* _Goal of the exercise_
Return verbatim the inclusive range of lines running from the line that contains "stirrup_strap(one_side)" to the line that contains "from types import SimpleNamespace". Omit every other line.

* _Given data_
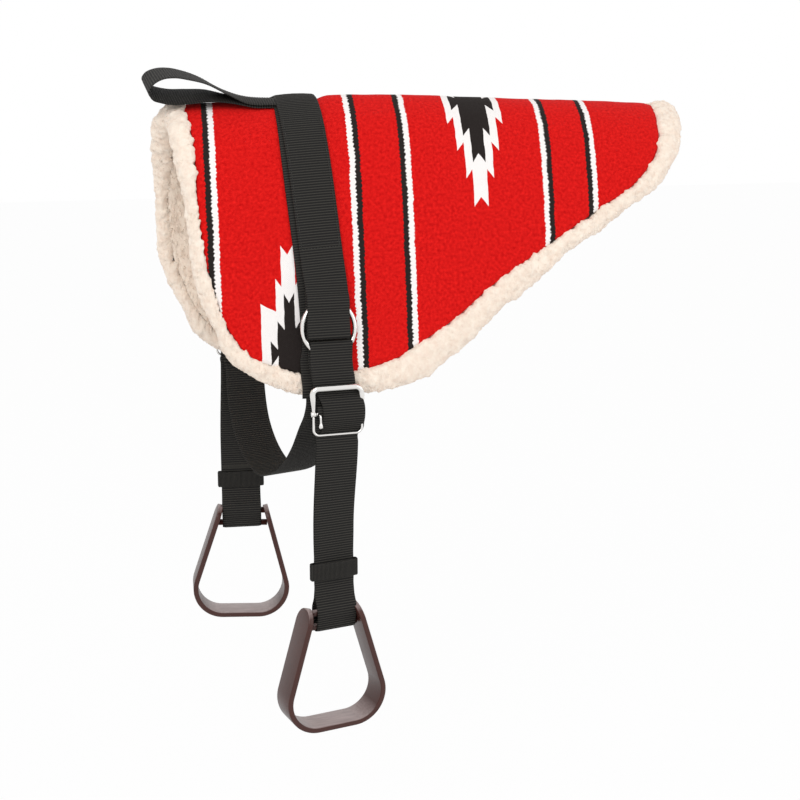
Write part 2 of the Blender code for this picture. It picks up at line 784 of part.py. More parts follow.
def rounded_u(side, half, top, corner, depth_at_end, depth_at_top, end):
    """Points of a U in the side's own plane: up one arm, across its bar and down the other."""
    direction = 1 if top > end else -1
    points = []
    steps = 4
    for k in range(steps + 1):
        angle = math.pi / 2 * k / steps
        points.append((half - corner + corner * math.cos(angle),
                       top - direction * corner * (1 - math.sin(angle))))
    points = [(half, end)] + points
    whole = points + [(-x, z) for x, z in reversed(points)]
    route = []
    for x, z in whole:
        share = (z - end) / (top - end)
        out = side.outset + depth_at_end + (depth_at_top - depth_at_end) * share
        route.append(side.at(out, z + side.pin_z) + across_x * x)
    return route


def buckle_frame(side):
    route = rounded_u(side, frame_half, frame_rise, frame_corner_radius, depth_pin, depth_frame, -pin_radius)
    return wire(named(side, "buckle_frame"), route, frame_wire_diameter)


def buckle_heel(side):
    end = -pin_radius - touch_gap
    route = rounded_u(side, frame_half, -heel_drop, frame_corner_radius, depth_pin, depth_heel, end)
    return wire(named(side, "buckle_heel"), route, heel_wire_diameter)


def buckle_pin(side):
    half = frame_half - frame_wire_diameter / 2 - touch_gap
    middle = side.at(side.outset + depth_pin, side.pin_z)
    return wire(named(side, "buckle_pin"), [middle - across_x * half, middle + across_x * half], pin_diameter)


def buckle_tongue(side):
    """The tongue: out from the pin through the slot, then down to its round end."""
    radius = tongue_wire_diameter / 2
    start = depth_pin + pin_radius + touch_gap
    front = depth_bulge + half_ply + touch_gap + radius
    bulb = tongue_bulb_diameter / 2
    points = [(start, 0), ((start + front) / 2, 0), (front, -radius), (front + radius, -tongue_length / 2),
              (front + radius, -tongue_length + bulb)]
    name = named(side, "buckle_tongue")
    route = [side.at(side.outset + out, z + side.pin_z) + across_x * tongue_offset for out, z in points]
    curve = wire(name + "_wire", route, tongue_wire_diameter)
    depsgraph = bpy.context.evaluated_depsgraph_get()
    mesh = bpy.data.meshes.new_from_object(curve.evaluated_get(depsgraph))
    bpy.data.objects.remove(curve, do_unlink=True)
    bm = bmesh.new()
    bm.from_mesh(mesh)
    bmesh.ops.remove_doubles(bm, verts=bm.verts, dist=vertex_merge)
    bm.to_mesh(mesh)
    bm.free()
    tongue = bpy.data.objects.new(name, mesh)
    bpy.ops.mesh.primitive_uv_sphere_add(segments=10, ring_count=6, radius=bulb)
    ball = bpy.context.object
    ball.location = route[-1]
    finish_object(tongue, bright_nickel, metal_look)
    modifier = tongue.modifiers.new("round_end", "BOOLEAN")
    modifier.operation = "UNION"
    modifier.object = ball
    ball.name = name + "_ball"
    ball.hide_render = True
    ball.display_type = "WIRE"
    for collection in list(ball.users_collection):
        collection.objects.unlink(ball)
    cutters.objects.link(ball)
    return tongue


def turned(side, point, share=1):
    """A point of the strap, turned by a share of the strap's twist about its own plumb line."""
    axis = side.at(side.outset + strap_middle, 0)
    offset = point - axis
    cos, sin = math.cos(side.twist * share), math.sin(side.twist * share)
    return np.array([axis[0] + offset[0] * cos - offset[1] * sin,
                     axis[1] + offset[0] * sin + offset[1] * cos, point[2]])


def twist_direction(side, share=1):
    return np.array([math.cos(side.twist * share), math.sin(side.twist * share), 0])


bar_radius = stirrup_bar_diameter / 2
bar_ply = bar_radius + touch_gap + half_ply
eye_ply = bar_ply + stirrup_bar_spacing * math.sin(tilt_allowance)


def stirrup_strap(side):
    """The doubled lower strap, folded round the stirrup's bars."""
    ply = ply_step / 2
    bar = side.bar_z
    down = [(ply, side.cut - ply_gap), (ply, bar + stirrup_bar_spacing + eye_taper),
            (ply * 1.8, bar + stirrup_bar_spacing + eye_taper * 0.8),
            (eye_ply, bar + stirrup_bar_spacing + bar_radius),
            (eye_ply, bar + stirrup_bar_spacing - bar_radius),
            (bar_ply + (eye_ply - bar_ply) * 0.3, bar + bar_radius)]
    turn = fold((0, bar), bar_ply, 0, -math.pi)
    up = [(-out, z) for out, z in reversed(down)]
    middle = side.outset + strap_middle
    route = [turned(side, side.at(middle + out, z)) for out, z in down + turn + up]
    made = strap(named(side, "stirrup_strap"), route, twist_direction(side))
    return finish_object(made, black_webbing, fabric_look)


def keeper(side):
    """A flat webbing loop round both plies of the stirrup strap."""
    half_x = webbing_width / 2 + keeper_side_clearance + keeper_wall / 2
    half_y = ply_step / 2 + half_ply + keeper_clearance + keeper_wall / 2
    outline = []
    for corner_x, corner_y, start in ((1, 1, 0), (-1, 1, 0.5), (-1, -1, 1), (1, -1, 1.5)):
        for k in range(keeper_corner_steps + 1):
            angle = math.pi * (start + k / keeper_corner_steps / 2)
            outline.append((corner_x * (half_x - keeper_corner) + keeper_corner * math.cos(angle),
                            corner_y * (half_y - keeper_corner) + keeper_corner * math.sin(angle)))
    outline.append(outline[0])
    middle = side.outset + strap_middle
    rows = []
    for z in (side.keeper_top, side.keeper_top - keeper_height):
        rows.append([turned(side, side.at(middle, z) + np.array([x, y, 0])) for x, y in outline])
    loop = grid_object(named(side, "keeper"), rows)
    bm = bmesh.new()
    bm.from_mesh(loop.data)
    bmesh.ops.remove_doubles(bm, verts=bm.verts, dist=vertex_merge)
    bmesh.ops.recalc_face_normals(bm, faces=bm.faces)
    bm.to_mesh(loop.data)
    bm.free()
    add_solidify(loop, keeper_wall, 0)
    return finish_object(loop, black_webbing, fabric_look)


def stirrup_half_path():
    """Centre line of the band's half, from its lug down the side, round the corner to the middle."""
    half_band = stirrup_band / 2
    top = np.array([stirrup_top_half_width - half_band, stirrup_bar_below_top])
    radius = stirrup_corner_radius - half_band
    bottom = stirrup_bar_below_top - stirrup_height + half_band
    centre = np.array([stirrup_half_width - half_band - radius, bottom + radius])
    to_centre = centre - top
    distance = np.linalg.norm(to_centre)
    lean = math.asin(radius / distance) + math.atan2(to_centre[0], -to_centre[1])
    tangent = centre + radius * np.array([math.cos(lean), math.sin(lean)])
    points = [top + (tangent - top) * k / stirrup_side_steps for k in range(stirrup_side_steps)]
    for k in range(stirrup_corner_steps + 1):
        angle = lean - (lean + math.pi / 2) * k / stirrup_corner_steps
        points.append(centre + radius * np.array([math.cos(angle), math.sin(angle)]))
    points.append(np.array([0, bottom]))
    return points, lean


def lug_stations():
    """Extra stations near the lug's end, where the band's width is rounded off."""
    steps = 4
    radius = stirrup_depth / 2
    return [(radius * (1 - math.cos(math.pi / 2 * k / steps)), math.sin(math.pi / 2 * k / steps))
            for k in range(steps + 1)]


def stirrup(side):
    """The stirrup: a broad band, open between its two lugs, with seats for the bars."""
    points, lean = stirrup_half_path()
    top = points[0]
    along = (points[1] - top) / np.linalg.norm(points[1] - top)
    least_share = 0.15
    rows = []
    for distance, share in lug_stations():
        x, z = top + along * distance
        half = stirrup_depth / 2 * max(share, least_share)
        rows.append([(x, y, z) for y in (-half, 0, half)])
    for x, z in points[2:]:
        rows.append([(x, y, z) for y in (-stirrup_depth / 2, 0, stirrup_depth / 2)])
    made = grid_object(named(side, "stirrup"), rows)
    add_mirror(made, 0)
    add_solidify(made, stirrup_band, 0)
    add_bevel(made, stirrup_edge_round, 1)
    made.location = turned(side, side.at(side.outset + strap_middle, side.bar_z))
    made.rotation_euler = (0, 0, side.twist)
    for place, half in bar_places(lean):
        cutter = bar_cylinder(made.name + "_seat", side, place, half + touch_gap, bar_radius + touch_gap)
        cutter.hide_render = True
        cutter.display_type = "WIRE"
        cutters.objects.link(cutter)
        modifier = made.modifiers.new("bar_seat", "BOOLEAN")
        modifier.operation = "DIFFERENCE"
        modifier.object = cutter
    return finish_object(made, brown_plastic, plastic_look)


def bar_places(lean):
    """Height above the lower bar and half length of each bar, seated in the lugs."""
    places = []
    for height in (0, stirrup_bar_spacing):
        inner = stirrup_top_half_width - stirrup_band + (stirrup_bar_below_top - height) * math.tan(lean)
        places.append((height, inner + stirrup_bar_seat))
    return places


def bar_cylinder(name, side, height, half, radius):
    bpy.ops.mesh.primitive_cylinder_add(vertices=16, radius=radius, depth=half * 2)
    made = bpy.context.object
    made.name = name
    made.rotation_euler = (0, math.pi / 2, side.twist)
    made.location = turned(side, side.at(side.outset + strap_middle, side.bar_z + height))
    for collection in list(made.users_collection):
        collection.objects.unlink(made)
    return made


def stirrup_bar(side, name, index):
    """One of the two round bars that the strap's eye goes round."""
    height, half = bar_places(stirrup_half_path()[1])[index]
    made = bar_cylinder(named(side, name), side, height, half, bar_radius)
    return finish_object(made, brown_plastic, plastic_look)


# Assembly

outer_depth = cover_thickness + layer_gap
pad_layer("woven_cover", 0, cover_thickness, red_weave)
pad_layer("foam_core", outer_depth, core_thickness - 2 * layer_gap, grey_foam)
lining_depth = cover_thickness + core_thickness + layer_gap
pad_layer("fleece_lining", lining_depth, lining_thickness - layer_gap, cream_fleece)
edge_roll("fleece_edge_roll")
surcingle_under_ply()
grab_handle()
girth_strap()

near_side = Side("left", -1, (near_ring_x, near_ring_down_length, near_ring_lift),
                 (near_leather_stand, near_pin_below_ring, near_leather_lean),
                 (near_keeper_below_pin, near_strap_below_pin), near_twist)
far_side = Side("right", 1, (far_ring_x, far_ring_down_length, far_ring_lift),
                (far_leather_stand, far_pin_below_ring, far_leather_lean),
                (far_keeper_below_pin, far_strap_below_pin), far_twist)
surcingle_top_ply(near_side.hinge_z, far_side.hinge_z)
for one_side in (near_side, far_side):
    ring_chape(one_side)
    ring(one_side)
    leather(one_side)
    billet(one_side)
    buckle_frame(one_side)
    buckle_pin(one_side)
    buckle_heel(one_side)
    buckle_tongue(one_side)
    stirrup_strap(one_side)
    keeper(one_side)
    stirrup(one_side)
    stirrup_bar(one_side, "lower_bar", 0)
    stirrup_bar(one_side, "upper_bar", 1)
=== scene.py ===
import math
from functools import reduce
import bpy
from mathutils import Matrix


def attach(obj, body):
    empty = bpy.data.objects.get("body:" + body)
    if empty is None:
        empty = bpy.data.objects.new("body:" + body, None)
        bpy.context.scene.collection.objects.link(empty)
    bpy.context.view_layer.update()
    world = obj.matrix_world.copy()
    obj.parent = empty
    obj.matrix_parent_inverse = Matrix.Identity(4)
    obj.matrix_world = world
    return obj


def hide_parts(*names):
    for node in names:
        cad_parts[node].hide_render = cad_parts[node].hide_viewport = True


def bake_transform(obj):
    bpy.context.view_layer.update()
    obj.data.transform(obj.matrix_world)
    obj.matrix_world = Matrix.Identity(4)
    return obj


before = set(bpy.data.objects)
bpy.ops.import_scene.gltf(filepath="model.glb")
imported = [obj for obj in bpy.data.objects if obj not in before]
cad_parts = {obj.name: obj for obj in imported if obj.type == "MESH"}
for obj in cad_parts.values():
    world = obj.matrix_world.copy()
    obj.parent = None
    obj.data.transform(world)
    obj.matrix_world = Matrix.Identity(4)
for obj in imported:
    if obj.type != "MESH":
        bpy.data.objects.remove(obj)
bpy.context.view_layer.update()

from types import SimpleNamespace

import bpy
import numpy as np
from mathutils import Vector, noise

# Bareback pad: woven cover over foam and fleece, webbing surcingle, girth, grab handle and stirrups.
# X runs along the spine with the head towards -X, -Y is the near side, Z is up. Metres.

scene = bpy.context.scene
scene.view_settings.view_transform = "Standard"

view = {
    "azimuth": -19.5,  # degrees from straight on to the near side
    "elevation": 12.4,
    "distance": 1.8,
    "focalPixels": 1421.8,
    "framePixels": 800,
    "target": (-0.0435, 0, -0.350),
}


def placeCamera():
    turn, rise = math.radians(view["azimuth"]), math.radians(view["elevation"])
    back = Vector((math.sin(turn) * math.cos(rise), -math.cos(turn) * math.cos(rise), math.sin(rise)))
    camera = bpy.data.objects.new("camera", bpy.data.cameras.new("camera"))
    camera.data.sensor_width = 36
    camera.data.lens = view["focalPixels"] / view["framePixels"] * camera.data.sensor_width
    camera.location = Vector(view["target"]) + back * view["distance"]
    camera.rotation_mode = "QUATERNION"
    camera.rotation_quaternion = (-back).to_track_quat("-Z", "Y")
    scene.collection.objects.link(camera)
    scene.camera = camera


placeCamera()
print("camera placed")


# Materials

def linear(hexColour):
    channels = [int(hexColour[i:i + 2], 16) / 255 for i in (1, 3, 5)]
    return [c / 12.92 if c <= 0.04045 else ((c + 0.055) / 1.055) ** 2.4 for c in channels] + [1]


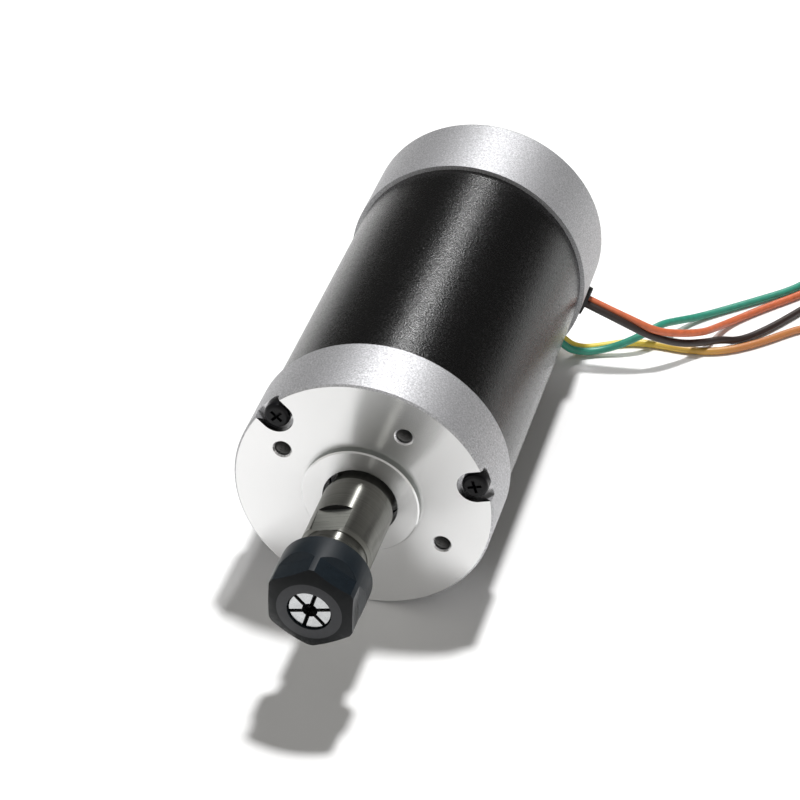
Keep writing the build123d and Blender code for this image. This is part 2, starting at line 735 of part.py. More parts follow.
routes = {
    "red": [
        from_exit("upper", 1, grommet_start_r), from_exit("upper", 1, 32.0), above(9.8, 1.2, 11.7),
        above(15.4, 1.6, 9.3), above(20.7, 6.0, 6.8), above(25.0, 11.4, 4.4), above(27.2, 17.9, 1.9),
        above(29.6, 23.8, 0), above(36.7, 32.2, 0), above(44.1, 40.0, 0), above(49.7, 47.2, 0),
        above(53.1, 55.6, 0), above(55.3, 64.6, 0), on_coil("red", coil_turn_r, join_angles["red"]),
    ],
    "black": [
        from_exit("upper", -1, grommet_start_r), from_exit("upper", -1, 31.5), above(9.3, -1.2, 11.9),
        above(14.5, -1.0, 9.7), above(20.9, 2.4, 6.5), above(26.0, 6.7, 4.8), above(29.5, 10.8, 3.6),
        above(33.2, 16.5, 0), above(39.3, 23.8, 0), above(45.1, 33.0, 0), above(49.7, 40.6, 0),
        above(54.9, 46.6, 0), on_coil("black", coil_turn_r, join_angles["black"]),
    ],
    "yellow": [
        from_exit("lower", 1, grommet_start_r), from_exit("lower", 1, 32.0), above(-2.5, 3.1, 0.3),
        above(2.1, 5.8, 0), above(7.4, 9.0, 0), above(13.7, 9.9, 0), above(22.4, 9.3, 0),
        above(30.1, 11.1, 0), above(37.9, 16.9, 0), above(46.2, 25.7, 0), above(53.1, 29.0, 0),
        above(62.1, 28.8, 0), on_coil("yellow", coil_turn_r, join_angles["yellow"]),
    ],
    "green": [
        from_exit("lower", -1, grommet_start_r), from_exit("lower", -1, 32.0), above(-2.1, 1.2, 0.5),
        above(3.0, 3.6, 0.6), above(7.8, 5.3, 2.4), above(12.2, 8.2, 4.2), above(14.8, 12.6, 4.2),
        above(17.9, 18.4, 1.9), above(22.4, 24.3, 0), above(32.9, 33.5, 0), above(43.4, 43.0, 0),
        above(47.3, 51.6, 0), above(48.7, 61.6, 0), above(51.3, 72.6, 0), above(53.5, 86.0, 0),
        on_coil("green", coil_turn_r, join_angles["green"]),
    ],
}


def corner_radii(points):
    """The arc of each corner: 0.45 of the shorter run over the tangent of half the turn."""
    radii = []
    for a, b, c in zip(points, points[1:], points[2:]):
        run_in, run_out = Vector(*b) - Vector(*a), Vector(*c) - Vector(*b)
        half_turn = radians(run_in.get_angle(run_out)) / 2
        radii.append(0.45 * min(run_in.length, run_out.length) / tan(half_turn))
    return radii


for name, points in routes.items():
    radii = corner_radii(points)
    with BuildPart() as lead:
        with BuildLine() as path:
            FilletPolyline(*points, radius=radii)
        with BuildSketch(Plane(path.line @ 0, z_dir=path.line % 0)):
            Circle(lead_d / 2)
        sweep()
    save(lead.part, f"{name}_lead")
    with BuildPart() as coil:
        with BuildSketch(Plane.XY.offset(floor_z)):
            with Locations(coil_centres[name]):
                Circle(coil_turn_r + lead_d / 2)
                Circle(coil_eye_r, mode=Mode.SUBTRACT)
        extrude(amount=lead_d)
    save(coil.part, f"{name}_lead_coil")
    # the rest of the length winds inwards from the join, so the tip leaves the eye where it runs out
    length = sum(edge.length for edge in path.edges())
    end_angle = join_angles[name] - degrees((lead_length - length) / coil_mid_r)
    tip_heading = Vector(1, 0, 0).rotate(Axis.Z, end_angle - tip_turn)
    with BuildPart() as tip:
        with BuildSketch(Plane(on_coil(name, coil_eye_r, end_angle), z_dir=tip_heading)):
            Circle(tip_d / 2)
        extrude(amount=tip_length)
    save(tip.part, f"{name}_lead_tip")
    print(name, "lead: length", round(length, 1), "end angle", round(end_angle % 360, 1),
          "volume ratio", round(lead.part.volume / (pi * lead_d**2 / 4 * length), 4),
          "radii", [round(r, 1) for r in radii])
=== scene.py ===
import math

import bmesh
import bpy
from mathutils import Matrix, Vector


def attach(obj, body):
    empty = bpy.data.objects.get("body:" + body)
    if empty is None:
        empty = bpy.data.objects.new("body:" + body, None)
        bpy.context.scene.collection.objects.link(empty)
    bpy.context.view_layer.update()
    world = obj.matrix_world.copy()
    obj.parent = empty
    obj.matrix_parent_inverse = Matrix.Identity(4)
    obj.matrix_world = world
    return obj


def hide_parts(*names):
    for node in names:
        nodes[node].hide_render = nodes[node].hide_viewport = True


# The motor spindle's looks. Metres; the spindle axis is Y, the nose points to -Y and the mounting face is y = 0.
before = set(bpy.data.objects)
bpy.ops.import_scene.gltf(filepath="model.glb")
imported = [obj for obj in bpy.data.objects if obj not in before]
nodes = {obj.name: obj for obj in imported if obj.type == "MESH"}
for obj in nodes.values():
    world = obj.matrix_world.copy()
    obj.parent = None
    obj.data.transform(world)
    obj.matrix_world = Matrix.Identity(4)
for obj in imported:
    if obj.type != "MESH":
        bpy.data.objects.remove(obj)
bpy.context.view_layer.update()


def on_circle(radius, degrees):
    """The x and z of a point on a circle about the spindle axis."""
    turn = math.radians(degrees)
    return radius * math.cos(turn), radius * math.sin(turn)


# ---------------------------------------------------------------- sizes
# Sizes from part.py, and limits that tell its faces apart.
FLOOR = -0.0275
CAP_RIM_R = 0.0273
TURNED_FACE_R = 0.0271
BOSS_FRONT_Y, BOSS_SIDE_R = -0.0018, 0.0122

TAPPED_HOLES = [on_circle(0.019, -27.5 + 90 * k) for k in range(4)]
TAPPED_R, TAPPED_MOUTH_R = 0.0017, 0.00205
TAPPED_MOUTH_Y, TAPPED_FIRST, TAPPED_LAST = 0.0003, 0.00035, 0.009
TAPPED_PITCH, TAPPED_THREAD_DEPTH = 0.0007, 0.0003

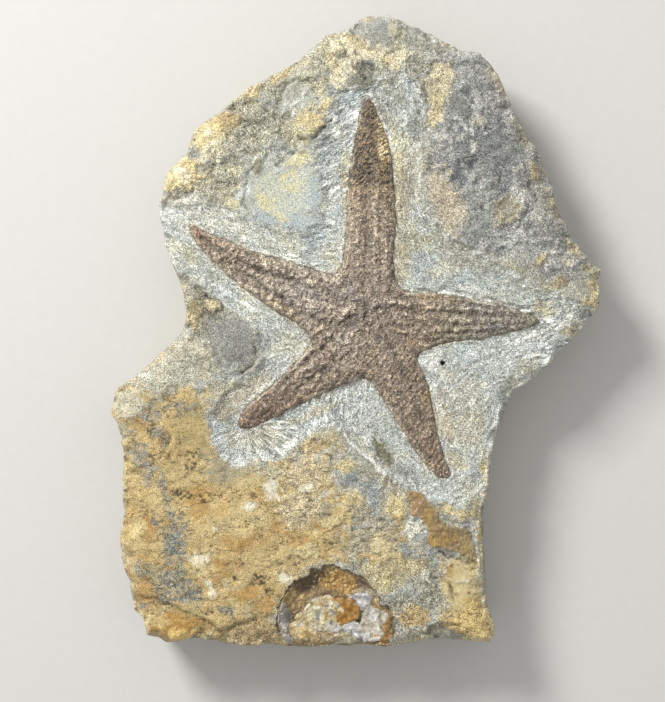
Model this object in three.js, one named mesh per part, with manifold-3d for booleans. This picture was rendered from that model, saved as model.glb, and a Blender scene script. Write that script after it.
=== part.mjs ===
// A fossil starfish in relief on a rough slab of calcareous mudstone. The slab also holds a vein of
// brown calcite and, at its lower edge, an open vug with a crust of crystals and lumps of calcite.
// Millimetres. The slab lies on its flat back: +Z is the fossil's side, +Y the slab's long way.
// The origin is the centre of the slab's outline, on the back face.
import Module from "manifold-3d";
import * as THREE from "three";
import { mergeVertices } from "three/addons/utils/BufferGeometryUtils.js";

const wasm = await Module();
wasm.setup();

// ---------- driving dimensions ----------
const faceLevel = 24; // back face to the mean level of the bedding face
const seatGap = 0.3; // room left round every piece that sits in another
const bayDepth = 1.5; // how far the rock round the starfish is worn down
const bayReach = 8; // worn ground beyond the starfish's outline
const bayFade = 5; // and the slope back up to the bedding face
const edgeBand = 7; // chipped band along the slab's rim
const edgeDrop = 3.6; // how far the face falls across that band
const starCrown = 2.3; // crown of an arm above the worn ground
const starRoot = 3.2; // depth of the starfish below the worn ground
const armShoulder = 3; // how quickly an arm rises from its edge
const grooveWidth = 1.3;
const grooveDepth = 0.7;
const veinDepth = 3;
const veinSunk = 0.5; // the vein's face lies this far below the rock's
const slabCell = 4.4; // grid of the slab's face
const starCell = 2.2; // grid of the starfish
const veinCell = 2.6;
const cutterTop = 40; // every cutting prism reaches well above the face
const footDepth = -1; // and every height block's foot lies below what it is cut with
const broadRipple = { height: 1.1, length: 15 }; // unevenness of the split face
const fineRipple = { height: 0.7, length: 6 };

const starBottom = faceLevel - bayDepth - starRoot;
const veinBottom = faceLevel - veinDepth;

// Outline of the slab at its widest, counter-clockwise from the top.
const slabOutline = [
  [8.5, 92.5], [2.5, 91.5], [-2.5, 88], [-8.5, 86], [-18.5, 77.5], [-23, 75], [-31.5, 70.5], [-38, 65],
  [-47.5, 59], [-49, 52.5], [-55, 46.5], [-57.5, 36], [-56, 26], [-50.5, 11.5], [-49.5, 5.5], [-51.5, -1.5],
  [-58, -7.5], [-66, -14.5], [-70, -17.5], [-71.5, -24], [-68.5, -31], [-68, -44], [-68, -54], [-69.5, -62],
  [-66, -74], [-64.5, -81.5], [-62, -84], [-61, -89], [-55, -91], [-46, -89.5], [-38.5, -91.5], [-26, -92],
  [-13.5, -92.5], [-1.5, -91], [10.5, -92], [21, -90.5], [31.5, -90.5], [39, -91], [41, -88.5], [39, -81.5],
  [38.5, -68], [38, -51.5], [39.5, -38], [43, -25], [46, -17.5], [53.5, -13], [60, -5.5], [71, 6],
  [71.5, 18], [63, 27], [59, 35], [55, 49], [47, 62.5], [41.5, 74.5], [36, 81], [30, 82],
  [22, 86.5], [13.5, 90],
];

// Heights of the slab's wall and how far the wall stands back from the outline there.
const wallRings = [
  { z: 0, inset: 3 },
  { z: 5, inset: 1.6 },
  { z: 10, inset: 0.9 },
  { z: 15, inset: 0.4 },
  { z: 19, inset: 0 },
  { z: 30, inset: 1.6 },
];
const wallRoughness = 1.8; // most that a chip adds to the inset, away from the widest ring

// Swells and hollows of the face: centre, radius and rise.
const faceSwells = [
  { x: -38, y: -58, radius: 34, rise: 1.1 }, // sheet of ochre bedding
  { x: 12, y: -70, radius: 16, rise: -0.8 },
  { x: 30, y: -78, radius: 12, rise: 0.9 },
  { x: 34, y: 58, radius: 13, rise: 1.4 }, // ridges of the upper right
  { x: 22, y: 66, radius: 7, rise: -1.6 },
  { x: 52, y: 20, radius: 14, rise: 0.9 },
  { x: -22, y: 40, radius: 14, rise: -1.3 }, // smooth bowl above the left arm
  { x: -13, y: 59, radius: 6, rise: 1.5 }, // nodule
  { x: 3, y: 76, radius: 5, rise: -2.2 }, // dark hollow under the top peak
  { x: 8, y: 86, radius: 7, rise: 1.2 },
  { x: -46, y: 4, radius: 9, rise: -2.4 }, // notch on the left
  { x: -66, y: -24, radius: 9, rise: 1 },
];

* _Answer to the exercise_
    stirrup_strap(one_side)
    keeper(one_side)
    stirrup(one_side)
    stirrup_bar(one_side, "lower_bar", 0)
    stirrup_bar(one_side, "upper_bar", 1)
=== scene.py ===
import math
from functools import reduce
import bpy
from mathutils import Matrix


def attach(obj, body):
    empty = bpy.data.objects.get("body:" + body)
    if empty is None:
        empty = bpy.data.objects.new("body:" + body, None)
        bpy.context.scene.collection.objects.link(empty)
    bpy.context.view_layer.update()
    world = obj.matrix_world.copy()
    obj.parent = empty
    obj.matrix_parent_inverse = Matrix.Identity(4)
    obj.matrix_world = world
    return obj


def hide_parts(*names):
    for node in names:
        cad_parts[node].hide_render = cad_parts[node].hide_viewport = True


def bake_transform(obj):
    bpy.context.view_layer.update()
    obj.data.transform(obj.matrix_world)
    obj.matrix_world = Matrix.Identity(4)
    return obj


before = set(bpy.data.objects)
bpy.ops.import_scene.gltf(filepath="model.glb")
imported = [obj for obj in bpy.data.objects if obj not in before]
cad_parts = {obj.name: obj for obj in imported if obj.type == "MESH"}
for obj in cad_parts.values():
    world = obj.matrix_world.copy()
    obj.parent = None
    obj.data.transform(world)
    obj.matrix_world = Matrix.Identity(4)
for obj in imported:
    if obj.type != "MESH":
        bpy.data.objects.remove(obj)
bpy.context.view_layer.update()

from types import SimpleNamespace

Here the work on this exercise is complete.